Dynamic-VINS

Posted on 2022-12-27 Edited on 2023-02-12 In Paper Note Waline:

关于论文 RGB-D Inertial Odometry for a Resource-Restricted Robot in Dynamic Environments (RA-L, 2022) 的阅读总结。

Dynamic-VINS

Information

Title: RGB-D Inertial Odometry for a Resource-Restricted Robot in Dynamic Environments
Authors: Jianheng Liu, Xuanfu Li, Yueqian Liu, Haoyao Chen
Conference: RA-L, 2022
Source Codes: https://github.com/HITSZ-NRSL/Dynamic-VINS

1 Introduction

Problems with visual SLAM:

Most existing vSLAM systems rely on static environment assumptions, and stable features in the environment are used as solid constraints for Bundle Adjustment.
In real scenarios, dynamic objects may adversely affect pose optimization. Although RANSAC and other methods can suppress the influence of dynamic features to some extent, when a large number of dynamic objects appear in the scene, it makes these methods difficult to use.

Some solutions and their limits:

Pure geometric methods
- Limits: unable to cope with latent or lightly moving objects.
Deep learning based
- Methods: exploiting the advantages of pixel-wise semantic segmentation for a better recognition of dynamic features.
- Limits: expensive computing resource consumption of semantic segmentation.
Semantic segmentation on keyframes
- Methods: performing semantic segmentation only on keyframes and track moving objects via moving probability propagation.
- Limits: since semantic segmentation is performed after keyframe selection, real-time precise pose estimation is inaccessible, and unstable dynamic features in the original frame may also cause redundant keyframe creation and unnecessary computation.

The above systems still require too many computing resources to perform robust real-time localization in dynamic environments for Size, Weight, and Power (SWaP) restricted mobile robots or devices.

Some embedded computing platforms are euqipped with NPU/GPU computing units, which enable lightweight deep learning networks to run on these platforms. However, it is still difficult to balance efficiency and accuracy for mobile robot applications.
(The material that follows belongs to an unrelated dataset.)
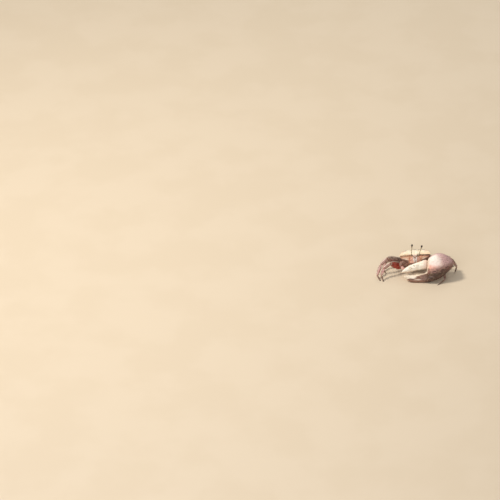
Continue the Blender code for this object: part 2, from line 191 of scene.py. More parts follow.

This paper proposes a real-time RGB-D inertial odometry for resource-restricted robots in dynamic environment named Dynamic-VINS. The main contributions are as follows:

An efficient optimization-based RGB-D inertial odometry is proposed for resource-restricted robots in dynamic environments.
Dynamic feature recognition modules combining object detection and depth information are proposed.

2 System Overview

Dynamic-VINS is extended based on VINS-Mono and VINS-RGBD. Three main threads run parallel (Object detection, feature tracking, state optimization):

Color images are passed to object detection and feature tracking;
IMU measurements between two consecutive frames are preintegrated for feature tracking and state optimization.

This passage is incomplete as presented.